The Government represented the views of the nation and, for several years after 1919, there was a general unwillingness to maintain armed forces of any size. The Treasury in particular posed an obstacle to any significant work either on equipment or experimentation to create modern formations.
The War Office was responsible for ensuring that the Army played its part in providing national security. The War Office also determined how much emphasis to place and what level of resources to provide each arm. There was relatively little documented battle experience with tanks, although they appeared to satisfy the aims of mobility and substitution of firepower for men.
The War Office was more forward-thinking from 1919 to 1939 than is often appreciated. It realised the need for a modern army that could meet any major threat that might develop, although it was hamstrung by the lack of money and resources to experiment.
The third group consisted of members of the Tank Corps and others who believed that tanks had to form part of a modern army. Cavalry had been shown to be obsolescent in the face of machine-guns, despite fighting some splendid battles in Palestine. Tanks, especially the light tanks, could easily take over the cavalry roles of reconnaissance and flank protection. Tanks would also form a much stronger strike force than cavalry.
Members of this group included Hugh Elles, Fuller, George Lindsay, 17Basil Liddell-Hart, 18Charles Broad, 19and Percy Hobart. 20Their enthusiasm was such that other arms began to fear that their roles would be threatened by the emerging Tank Corps and, as a result, reacted defensively. The personal attitudes of some of the tank men also did not help their cause.
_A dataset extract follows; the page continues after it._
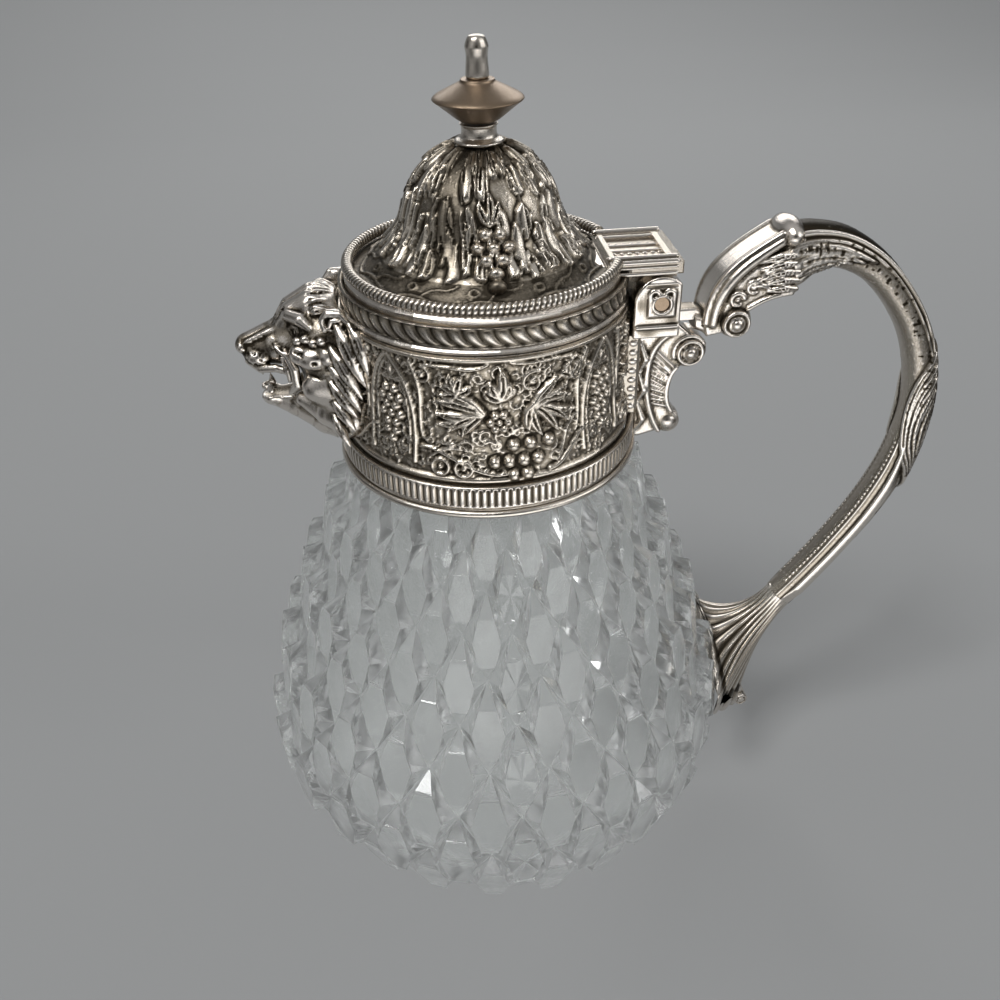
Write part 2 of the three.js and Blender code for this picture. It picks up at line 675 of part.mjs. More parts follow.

In 1924, while still at the Royal Tank Corps (RTC) Centre, Lindsay began advocating for the establishment of a properly organised mechanical force. This force would consist of aircraft, armoured cars, fast tanks, motorised artillery, motorised mortars and motorised machine-guns. A small force of this nature presented an innovative military structure at that time, particularly as the fundamental omission from the structure was any mention of infantry.
In 1924 the CIGS was Lord Cavan, a somewhat conservative officer. 21Cavan retired in 1926 and, in February of that year, was succeeded by General Sir George Milne. Milne had commanded the British force at Salonika during the last two years of the war. He was known to his troops as ‘Uncle George’ and was open to new ideas and well aware of the difficulties of running the Army with very little money. He was persuaded (or he decided) to appoint Fuller as his Military Assistant. While the position of Military Assistant is not a highly significant role, the incumbent enjoys constant contact with the CIGS and has every opportunity to present ideas to him. This was therefore an excellent chance to lobby the highest military person in the Army for the use of armoured forces.
On 15 May 1926 Lindsay submitted to Milne (through Fuller) some suggestions for shaping the Army◦— and the Tank Corps in particular◦— for the probable requirements of a future war. Because the Army was short of funds it was forced to choose between manpower and weapon power. Lindsay recommended that the General Staff establish a mechanical force and conduct experiments to determine its most effective organisational structure. Milne had some reservations but, on balance, considered Lindsay’s idea positively.
Among the members of the War Office at this time was a Colonel Lewin who commented on Lindsay’s plan with the principal suggestion that some additional arms should be added to the mechanical force, in particular infantry, artillery, engineers and a reconnaissance company on motorcycles. 22Lindsay was opposed to the transfer of any fighting vehicles to other units, particularly cavalry, and wanted no infantry in the mechanical force.
This attitude created a problem for other units of the Army. It seemed that Lindsay was advocating funding for the RTC at the expense of every other type of unit, in particular the cavalry. This was not an attitude which was politically sensible, although Milne did endorse the policy of the RTC by authorising the creation of the Experimental Mechanical Force (EMF) in June 1926.
The EMF was to be based at Tidworth and under administrative command of the 7th Infantry Brigade. Fuller was offered command of the brigade, but declined. The EMF was formally established on 1 May 1927 under the command of Colonel Jack Collins. It comprised a medium tank battalion, a battalion of armoured cars and tankettes, a machine-gun battalion, a field artillery brigade and a field engineering company. 23It included no infantry, but there was some provision for support from the RAF.
The EMF conducted collective training in the summer of 1927, culminating in a mock battle on 27 September in which it was narrowly defeated by a division comprising infantry and cavalry. The results of the exercises were watched with great interest, not only by British observers, but also by those from several foreign powers.
Training of the Armoured Force, as the EMF had become known, recommenced in the spring of 1928. There was less interest shown in the training than there had been in the previous year and, after the final exercise, the Armoured Force was disbanded. This was partly because the training was considered repetitive and partly so that the results could be analysed and documented. This analysis and documentation was completed by Charles Broad and, in 1929, he produced the handbook Mechanised and Armoured Formations , generally known as the ‘Purple Primer’ because of the colour of its cover.
The Purple Primer is an important document in the sense that it is the first official statement on the use of armoured troops. The handbook is divided into two main sections which cover organisation and operations. Various formations are considered, including a cavalry brigade, a light armoured brigade, an infantry brigade, a medium armoured brigade and divisional and other troops. When these are combined to form a composite force, however, the infantry are omitted from any higher organisation.